How much % of your water do you change every week? What are your ammonia, nitrite and nitrate levels? As for restarting the tank I would suggest Drying out your tank (except for the plants) Then recycling your tank. Mabye somebody else is more experienced.
 
Genral72 said:
Then recycling your tank.
Re-cycle for bacteria, not recycle as in get rid of :P .
 
The only time I have seen all the fish in a tank die this fast is b/c of a faulty heater. What was the temp of the tank? If the heater short circuits, it can cook the fish.
 
white growth on plants?

Do you mean white growth like you have live plants that now have growth in new leaves?

Or, is there some white gummy stuff growing on live plants?

Or some other white thing on fake plants?
 
I am sorry but I :laugh: when I saw the title to this thread... I guess there's only one thing to help you with since your fish are past our assistance which is :( . next time you should have someone check on your fish while you're away so if anything goes wrong at some point the little buggers will have a shot...

You can wash everything in your tank with bleach (except driftwood or absorbent materials), rinse well and start again, everything should be reusable. When you start the tank (after cycling) get a few cheap hardy fish and let them go a few weeks to make sure there's no remaining pathogen (shouldn't be after bleaching everything). Anything you can't bleach & rinse easily can be boiled as an alternative sterilization.

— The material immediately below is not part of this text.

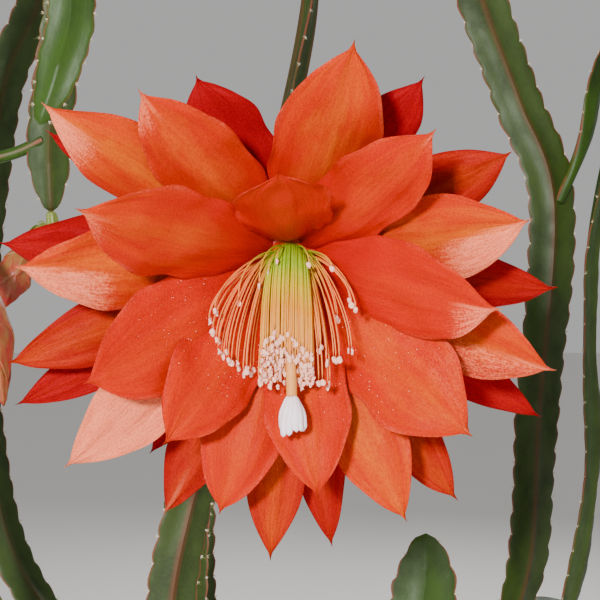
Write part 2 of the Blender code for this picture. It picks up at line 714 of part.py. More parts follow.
def build_tepals():
    red = make_material("outer_tepal_red", OUTER_RED)
    orange = make_material("inner_tepal_orange", INNER_ORANGE)
    seat = named_stem("stem_bearing_flower").seat(FLOWER_HEIGHT_ON_STEM, Vector((0, -1, 0)))
    outer = add_object("bloom_outer_tepals", tube_mesh(*seat), red)
    combine(outer, add_tepals(OUTER_TEPALS, OUTER_OUTLINE, OUTER_RINGS), "UNION", red)
    place_flower_part(outer)
    inner = add_object("bloom_inner_tepals", sleeve_mesh(), orange)
    blades = add_tepals(MIDDLE_TEPALS, INNER_OUTLINE, [MIDDLE_RING])
    blades += add_tepals(INNER_TEPALS, INNER_OUTLINE, [INNER_RING])
    combine(inner, blades, "UNION", orange)
    place_flower_part(inner)


# Stamens and style

def filament_mesh(start, end, rise):
    """One hanging filament with its anther, three-sided, from the ring to its end."""
    spread = end - start
    drop = flower_matrix().to_3x3().inverted() @ Vector((0, 0, -1))
    fall = spread.dot(drop)
    corners = [start, start + Vector((0, 0, rise)), end - drop * 0.5 * fall, end]
    bm = bmesh.new()
    stations = [(bezier(corners, share), FILAMENT_RADIUS) for share in FILAMENT_STEPS]
    tip = (corners[-1] - corners[-2]).normalized()
    stations.append((end + tip * 0.35 * ANTHER_LENGTH, ANTHER_RADIUS))
    stations.append((end + tip * ANTHER_LENGTH, 0.5 * ANTHER_RADIUS))
    bridge(bm, pipe_rings(bm, stations, FILAMENT_SIDES))
    return add_object("filament", bm)


def stamen_ring_mesh():
    """The ring that all filaments grow from, round the style and clear of the sleeve."""
    def bore(height):
        share = (height + CUP_DEPTH) / (CUP_DEPTH + SLEEVE_LIP)
        return blend(SLEEVE_FOOT_BORE_RADIUS, SLEEVE_BORE_RADIUS, share)

    hole = STYLE_RADIUS + 1.5 * GAP
    profile = [(hole, STAMEN_RING_LOW), (bore(STAMEN_RING_LOW) - 1.5 * GAP, STAMEN_RING_LOW),
               (bore(STAMEN_RING_HIGH) - 1.5 * GAP, STAMEN_RING_HIGH), (hole, STAMEN_RING_HIGH)]
    bm = bmesh.new()
    rings = [axis_ring(bm, height, radius, STAMEN_RING_SIDES) for radius, height in profile]
    bridge(bm, rings, is_loop=True)
    return bm


def build_stamens():
    """A fan that leaves the upper half of the throat and hangs in front of the style."""
    material = make_material("filament_peach", FILAMENT_PEACH)
    stamens = add_object("bloom_stamens", stamen_ring_mesh(), material)
    to_flower = flower_matrix().to_3x3().inverted()
    dice = random.Random(11)
    filaments = []
    for index in range(FILAMENTS):
        fan = 2 * (index + 0.5) / FILAMENTS - 1
        turn = radians(90 - FAN_SWEEP * fan)
        layer = (index * 2) % 5 / 4
        radius = blend(*FILAMENT_ROOT_RADII, layer)
        start = Vector((radius * cos(turn), radius * sin(turn),
                        STAMEN_RING_HIGH - FILAMENT_ROOT_SINK))
        drop = FAN_DROP - FAN_SIDE_LIFT * abs(fan) ** 2.2
        drop -= dice.uniform(0, FAN_RAGGED) * (1 - abs(fan))
        end = Vector((FAN_HALF_WIDTH * fan + FAN_MIDDLE, -blend(*FAN_FORWARD, layer), -drop))
        filaments.append(filament_mesh(start, to_flower @ end, blend(*FILAMENT_THROWS, layer)))
    combine(stamens, filaments, "UNION", material)
    place_flower_part(stamens)


def build_style():
    material = make_material("style_cream", STYLE_CREAM)
    route = Route(STYLE_ROUTE)
    stations = [(route.at(route.length * step / STYLE_STEPS), STYLE_RADIUS)
                for step in range(STYLE_STEPS + 1)]
    bm = bmesh.new()
    bridge(bm, pipe_rings(bm, stations, STYLE_SIDES))
    style = add_object("bloom_style", bm, material)
    base = Vector(STYLE_ROUTE[-1])
    span = Vector(STIGMA_END) - base
    stations = [(base + span * share, radius) for share, radius in STIGMA_OUTLINE]
    bm = bmesh.new()
    bridge(bm, pipe_rings(bm, stations, 2 * STIGMA_LOBES, flute=STIGMA_FLUTE))
    combine(style, [add_object("stigma", bm)], "UNION", material)
    place_flower_part(style)


def build_buds():
    material = make_material("bud_red", BUD_RED)
    for name, stem_name, height, leave_by, points in BUDS:
        stem = named_stem(stem_name)
        leave_by = Vector(leave_by)
        if leave_by.z < 0:
            spot = stem.route.at(stem.length).xyz
            outward = stem.route.direction(stem.length)
        else:
            spot, outward = stem.seat(height, leave_by)
        start = spot + outward * GAP
        route = Route([start, start + outward * BUD_STALK] + [Vector(point) for point in points])
        stations = [(route.at(route.length * share), radius) for share, radius in BUD_OUTLINE]
        bm = bmesh.new()
        bridge(bm, pipe_rings(bm, stations, BUD_SIDES, flute=BUD_FLUTE))
        add_object(name, bm, material)


clear_scene()
build_pot()
build_soil()
build_stems()
build_tepals()
build_stamens()
build_style()
build_buds()
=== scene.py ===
# Looks of a potted epiphyllum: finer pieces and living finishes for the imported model, with soft
# light and a camera. Tables and named sizes are in millimetres and degrees, and MM turns a length
# into metres.

import random
from math import cos, exp, hypot, pi, radians, sin, sqrt

import bmesh
import bpy
from bpy.props import FloatProperty, FloatVectorProperty, IntProperty, PointerProperty
from mathutils import Matrix, Vector, noise


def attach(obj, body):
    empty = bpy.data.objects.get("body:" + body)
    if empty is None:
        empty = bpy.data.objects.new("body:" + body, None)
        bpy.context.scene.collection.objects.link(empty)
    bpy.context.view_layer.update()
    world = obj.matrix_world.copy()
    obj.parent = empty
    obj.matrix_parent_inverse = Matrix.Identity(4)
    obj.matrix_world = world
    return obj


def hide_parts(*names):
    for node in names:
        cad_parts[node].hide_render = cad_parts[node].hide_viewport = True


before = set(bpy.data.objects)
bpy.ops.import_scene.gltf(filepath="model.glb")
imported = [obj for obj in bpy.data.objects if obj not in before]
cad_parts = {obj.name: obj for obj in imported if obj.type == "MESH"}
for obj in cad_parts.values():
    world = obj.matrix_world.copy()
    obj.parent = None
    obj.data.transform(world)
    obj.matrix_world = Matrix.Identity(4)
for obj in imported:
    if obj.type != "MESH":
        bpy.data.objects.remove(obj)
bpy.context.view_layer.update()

bl_info = {
    "name": "Potted Epiphyllum",
    "version": (1, 0, 0),
    "blender": (4, 5, 0),
    "location": "View3D > Sidebar > Epiphyllum",
    "description": "Builds the looks of a potted epiphyllum in flower",
    "category": "Add Mesh",
}

MM = 0.001
WELD = 1e-6

# Pot and soil, as in the solids
POT_HEIGHT = 146.0
POT_RIM_RADIUS = 86.0
POT_FOOT_RADIUS = 56.0
POT_WALL = 8.0
POT_FLOOR = 9.0
COLLAR_HEIGHT = 27.0
COLLAR_STEP = 6.0
DRAIN_HOLE_RADIUS = 6.0
DRAIN_CIRCLE_RADIUS = 30.0
DRAIN_HOLES = 3
SOIL_EDGE = 126.0
SOIL_CROWN = 3.0
GAP = 0.3

# Stems, as in the solids, but with the notches half as far apart
STEM_FOOT_RADIUS = 3.0
STEM_FOOT_LENGTH = 48.0
SHOOT_FOOT_RADIUS = 2.2
SHOOT_FOOT_LENGTH = 10.0
WINGS_OPEN_WITHIN = 55.0
WING_ROOT_HALF_THICKNESS = 1.25
WING_EDGE_HALF_THICKNESS = 0.5
RIB_HEIGHT = 1.3
RIB_SPREAD = 1.7
NOTCH_SHARE = 0.5
NOTCH_DEPTH = 0.12
CREST_PLACE = 0.72
TIP_TAPER = 26.0
# Bark is whole up to the second length, and has thinned out at the first.
BARK_LENGTH = 95.0
BARK_SOLID_LENGTH = 42.0
STEM_ROW = 1.7
STEM_AROUND = 24

# Flower, as in the solids
THROAT = Vector((-2.7, -163.5, 335.8))
FLOWER_NOD = 20.0
TUBE_SEAT = Vector((-10.4, -108.9, 361.6))
TUBE_LEAVES_BY = Vector((-0.27, -0.96, 0.06))
TUBE_SINK = 1.2
TUBE_OUTLINE = [(0.0, 2.2), (0.06, 2.8), (0.16, 4.2), (0.30, 5.0), (0.45, 4.6), (0.62, 4.6),
                (0.80, 5.2), (1.0, 6.2)]
TUBE_SCALES = 16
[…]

Make sure you're not using chlorinated tapwater (or that your local water supply didn't start adding something new, like chloramine).
 
I would just condition the water everytime. Some districts like mine keep switching from chlorine to chloramine back and forth so I just condition every waterchange to be safe.
 
hurricanejedi said:
Re-cycle for bacteria, not recycle as in get rid of :P .
Well, I'd agree but only if it can be established the cause of the problem was a broken heater or gross over-feeding. If you can't pinpoint the cause, I'd be worried about some weird virus or something which could still exist inside the filter media. In which case, I'd toss the media and wash the filter with bleach as with the rest of the tank. But, that's just me.
 
Strange.

The original poster kstar, was here at 11:35 today, but he didn't bother posting in the thread. It's the only post he has.

Hrmp.

I would think that he put one of those automatic feeders in his tank and it went haywire. That would account for the white stuff, dead fish, and anything else that went wrong.

Yes, this does happen with auto-feeders.